# Trying to diagnose loss of hydraulics in New Holland TN65



## solidgroundfarm (Sep 12, 2021)

Hi all,
Hoping that someone out there might be able to help me figure out what's wrong with my tractor. I have a TN65 that lost all hydraulic power. No power to the FEL, the remote hydraulic, or the lift arms. The issue is intermittent - occasionally it will work, then I don't have anything for a while. I already tried replacing the filter. The intermittent nature of the problem made me think the pump could be failing. But I don't totally grasp the "stuck in float" hypothesis. Is there a way to confirm that?
At the moment, the hydraulics are working (did a bit of disking today, though I'm sure it'll stop working at any moment). Can I crack open a part of the hydraulic system (once it's failed again) to see if there's pressure in the line? I was thinking that if there's fluid flow, then that means the pump is indeed working and there's an issue with a valve. And if there's no fluid pressure, then I can assume it's the pump.
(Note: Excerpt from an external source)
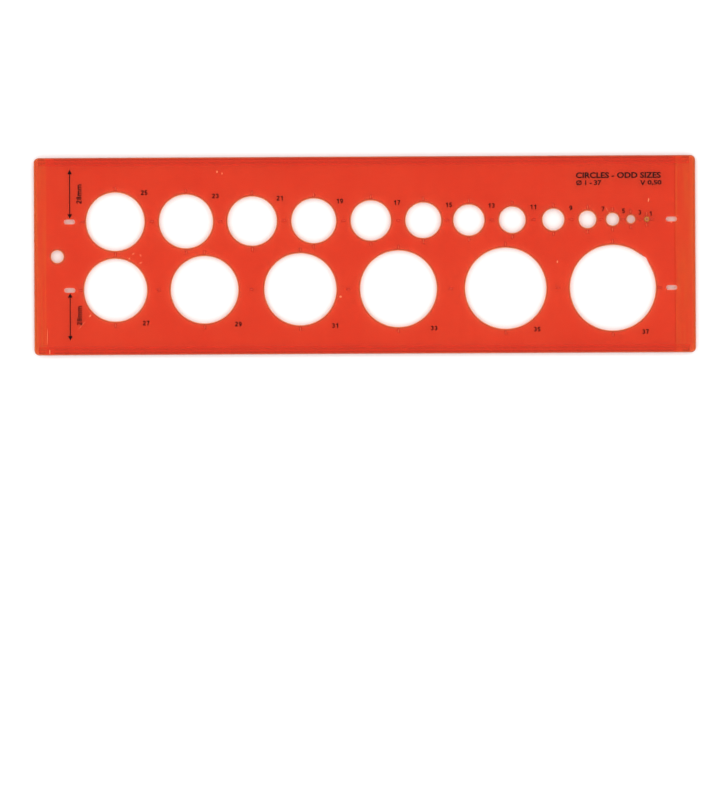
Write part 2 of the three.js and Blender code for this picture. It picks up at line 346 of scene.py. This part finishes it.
plate = block(plate_low, plate_high)
plate.name = "drawing_plate"
plate.data.materials.append(plate_plastic)
bpy.ops.object.mode_set(mode="EDIT")
pick(plate, "EDGE", is_upright_edge)
bpy.ops.mesh.bevel(offset=CORNER_RADIUS, segments=10, affect="EDGES")
bpy.ops.object.mode_set(mode="OBJECT")

cut(plate, bevel_wedge(-1, LEFT_BEVEL))
cut(plate, bevel_wedge(1, RIGHT_BEVEL))

bpy.ops.object.mode_set(mode="EDIT")
pick(plate, "EDGE", is_outline_edge)
bpy.ops.mesh.bevel(offset=EDGE_ROUNDING, segments=3, affect="EDGES")
# The sides and rounded edges take the painted edge shade.
finish_faces(plate, shaded_edge_plastic, lambda face: not is_flat(face))
bpy.ops.object.mode_set(mode="OBJECT")

# ---- The circles, slots and hanging hole -------------------------------------------------
# Two rows of odd sizes, falling from 25 to 1 mm above and rising from 27 to 37 mm below, each hole
# larger than its size by the width of the pen's line. The rims are dressed on both faces with a
# narrow sunken land, painted darker as painted shade round each hole, and a small chamfer. The four
# sighting slots have flared mouths, with their walls painted a pale cream as painted light in the slots.

# Rows are places in Y, and centres are places in X.
UPPER_ROW = 15.2 * MM
LOWER_ROW = -14.8 * MM
FIRST_CENTRE = -109.3 * MM
PEN_ALLOWANCE = 0.5 * MM
UPPER_SIZES = (25, 23, 21, 19, 17, 15, 13, 11, 9, 7, 5, 3, 1)
UPPER_GAPS = (7, 7, 7, 7, 7, 6, 7, 8, 7, 5, 4, 5)
LOWER_SIZES = (27, 29, 31, 33, 35, 37)
LOWER_GAPS = (11, 12, 11, 13, 11)
LAND_WIDTH = 0.75 * MM
LAND_DEPTH = 0.02 * MM
LIP = 0.26 * MM
MOUTH_DEPTH = 0.3 * MM
MOUTH_WIDENING = (1.1, 1.12)
HANGING_CENTRE = -134.8 * MM
HANGING_RADIUS = 2.75 * MM
SLOT_CENTRES = (-129.4 * MM, 134.45 * MM)
SLOT_LENGTH = 4.5 * MM
SLOT_HEIGHT = 1.9 * MM
SLOT_ROUNDING = 0.48 * SLOT_HEIGHT
OVERRUN = 1 * MM

# The land is the same plastic painted darker: painted shade in a ring round each hole.
shaded_land_plastic = dyed_plastic(
    "shaded_rim_land_plastic",
    deep=(0.62, 0.09, 0.035),
    pale=(0.66, 0.11, 0.04),
    clear=0.8,
    roughness=0.3,
    painted_glow=0.02,
)
lip_plastic = dyed_plastic(
    "cut_lip_plastic",
    deep=(0.93, 0.33, 0.08),
    pale=(0.96, 0.41, 0.12),
    clear=0.5,
    roughness=0.35,
    gloss=0.2,
    painted_glow=0.03,
)
# A dark yellow, nearly opaque bore finish that keeps light out of the smallest hole: painted shade.
dark_bore_plastic = dyed_plastic(
    "dark_yellow_bore_plastic",
    deep=(0.6, 0.3, 0.02),
    pale=(0.8, 0.45, 0.05),
    clear=0.2,
    roughness=0.6,
    gloss=0.2,
    painted_glow=0,
)
# Slot walls in a near-white cream: painted light that brightens the slots.
pale_slot_plastic = dyed_plastic(
    "painted_light_slot_plastic",
    deep=(0.98, 0.82, 0.7),
    pale=(0.99, 0.9, 0.8),
    clear=0.85,
    roughness=0.4,
    gloss=0.2,
    painted_glow=0.02,
)


def row_of_circles(sizes, gaps, y):
    """The centre and radius of each circle, left to right. Gaps are between nominal edges."""
    circles = []
    x = FIRST_CENTRE
    for place, size in enumerate(sizes):
        circles.append((x, y, (size * MM + PEN_ALLOWANCE) / 2))
        if place < len(gaps):
            x += ((size + sizes[place + 1]) / 2 + gaps[place]) * MM
    return circles


upper_circles = row_of_circles(UPPER_SIZES, UPPER_GAPS, UPPER_ROW)
lower_circles = row_of_circles(LOWER_SIZES, LOWER_GAPS, LOWER_ROW)


def faces_up(face):
    return face.normal.z > 0.9


def faces_down(face):
    return face.normal.z < -0.9


def widen_ends(punch, x, y, steps):
    """Draws out both ends of a punch. Each step is a rise, then how much wider it gets in X and Y."""
    for way, faces_outward in ((1, faces_up), (-1, faces_down)):

        def is_end(face):
            return faces_outward(face) and way * (face.calc_center_median().z - plate_middle.z) > 0

        pick(punch, "FACE", is_end)
        for rise, share_x, share_y in steps:
            bpy.ops.mesh.extrude_region_move(TRANSFORM_OT_translate={"value": (0, 0, way * rise)})
            bpy.ops.transform.resize(value=(share_x, share_y, 1), center_override=(x, y, 0))


def round_punch(x, y, radius, finish=lip_plastic):
    """A round bar that widens at both ends into the chamfer and the land, with the finish in its bore
    and on its chamfers. A larger hole has more sides, always in fours.
    """
    bpy.ops.object.select_all(action="DESELECT")
    bpy.ops.mesh.primitive_cylinder_add(
        vertices=4 * math.ceil(6 + radius / MM),
        radius=radius,
        depth=plate_size.z - 2 * (LIP + LAND_DEPTH),
        location=(x, y, plate_middle.z),
    )
    punch = settle(bpy.context.object)
    punch.data.materials.append(finish)
    bpy.ops.object.mode_set(mode="EDIT")
    lip_share = (radius + LIP) / radius
    land_share = (radius + LAND_WIDTH) / (radius + LIP)
    chamfer = (LIP, lip_share, lip_share)
    land = (0, land_share, land_share)
    past_the_face = (LAND_DEPTH + OVERRUN, 1, 1)
    widen_ends(punch, x, y, (chamfer, land, past_the_face))

    def is_beyond_the_lip(face):
        reach = max((corner.co.xy - Vector((x, y))).length for corner in face.verts)
        return reach > radius + LIP + 0.01 * MM

    # The land faces take the painted ring of shade.
    finish_faces(punch, shaded_land_plastic, is_beyond_the_lip)
    bpy.ops.object.mode_set(mode="OBJECT")
    return punch


def slot_punch(x, y):
    """A bar that is rounded until its ends are nearly half round, and that flares at both mouths."""
    half = Vector((SLOT_LENGTH, SLOT_HEIGHT, plate_size.z - 2 * MOUTH_DEPTH)) / 2
    centre = Vector((x, y, plate_middle.z))
    punch = block(centre - half, centre + half)
    punch.data.materials.append(pale_slot_plastic)
    bpy.ops.object.mode_set(mode="EDIT")
    pick(punch, "EDGE", is_upright_edge)
    bpy.ops.mesh.bevel(offset=SLOT_ROUNDING, segments=8, affect="EDGES")
    widen_ends(punch, x, y, ((MOUTH_DEPTH, *MOUTH_WIDENING), (OVERRUN, 1, 1)))
    bpy.ops.object.mode_set(mode="OBJECT")
    return punch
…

Would that make sense?

Thanks so much for your help-


----------



## chevytaHOE5674 (Mar 14, 2015)

In my experience a pump won't be intermittent. When it gets worn and out of tolerance it will get worse and worse (especially as it gets hot) but it won't "come and go". More likely you have a relief or unload valve hanging open. You need a service manual and run thru the diagnostic flow chart to narrow it down. Also going to need some test gauges.


----------



## Tx Jim (Jun 30, 2014)

I agree chevytaHOE567. I wonder if this tractor has a hyd oil suction screen that needs cleaning?

Sounds as relief valves doesn't always seat. During the years I've been diagnosing repairing hyd systems I've heard/read several times about replaced pump not being bad.


----------



## IH 1586 (Oct 16, 2014)

New Holland TD95D Hydraulic Issue


My blue tractor let me down. Lost all hydraulics to scv while round baling. Acts like it lost prime and only know that cause every time it gets a hydraulic oil filter change it can take a while before oil starts flowing. Just changed the filter and ended up taking it back off and filling it...




www.haytalk.com






If your tractor is set up the same maybe something in this thread that will help.


----------